As Ben & Jerry’s became more successful, Cohen and Greenfield grew disillusioned as they realized that they had turned from hippy ice-cream-makers into professional businessmen. “We felt we were becoming another cog in the economic machine that exploits communities and the environment,” Cohen said.

Cohen and Greenfield then decided to defy business conventions. Greatly in need of money to replace their World War II-era ice-cream-making equipment, they decided to use their need for cash to turn members of the community into owners of their business.

They placed advertisements in newspapers in which they made an in-state stock offering. People responded, and soon, one in every 100 Vermont families had ownership in Ben & Jerry’s.

A few years later, Cohen and Greenfield established the Ben & Jerry’s Foundation, to which they contributed 7.5 percent of the company’s pre-tax profits. This was the highest of any publicly held company in the country.

“We wanted to experiment using the tool of business to help communities and the environment,” Cohen said to a crowd that numbered more than 100. “We wondered if the tool of business is neutral, like a hammer. It can be used to build things or knock them down.”

In answering this question, Cohen came up with a new definition of business by redefining the “bottom line” to include not just how much money was available at the end of the month, but also how much the business had contributed to improving lives within the community. As a result, Ben & Jerry’s adopted what it felt were socially responsible practices such as buying pecans from black farmers and blueberries from Native Americans.
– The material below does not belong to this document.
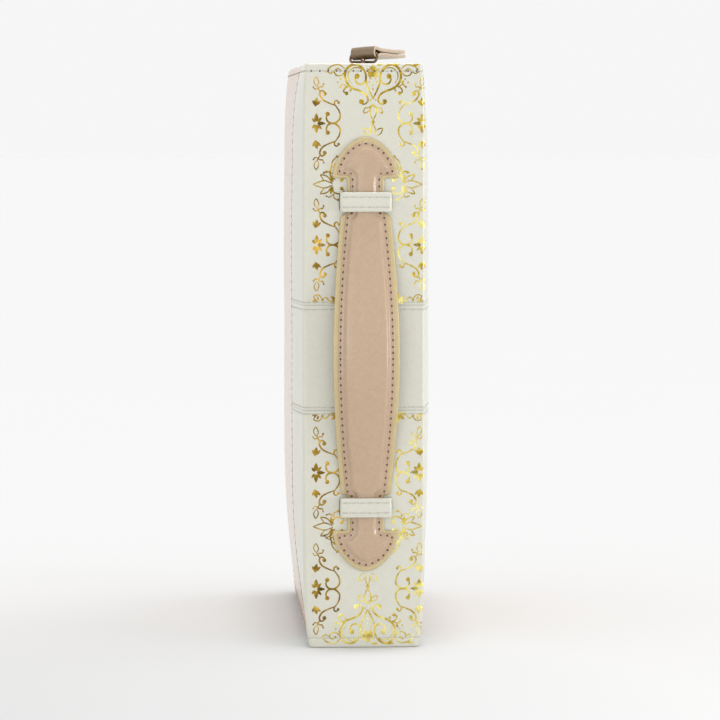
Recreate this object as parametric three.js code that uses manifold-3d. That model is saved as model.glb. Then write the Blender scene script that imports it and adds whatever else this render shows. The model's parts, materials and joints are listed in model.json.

Cohen ended his talk by criticizing the federal discretionary budget. Displaying a plastic pie chart with an approximately four-foot diameter, he said that 15 percent of Pentagon spending could be re-allocated to social services.

Cohen said in closing that the country is at a watershed moment and the upcoming election is not about “us middle class intelligentsia,” but about people who are socioeconomically disadvantaged.

After Cohen’s talk, students attended an ice cream reception. Eating an ice cream bar, freshman Dan Friedman said Cohen’s business ethics are “not something you see everyday.”

Organizers of the event were also pleased with his talk.

“It’s exciting to have him here,” said senior Mary Ellison Baars, co-director of the Community Service Center. “He’s easy to talk to. It’s awesome to see so many here. He touched on many things and reached a broad audience.”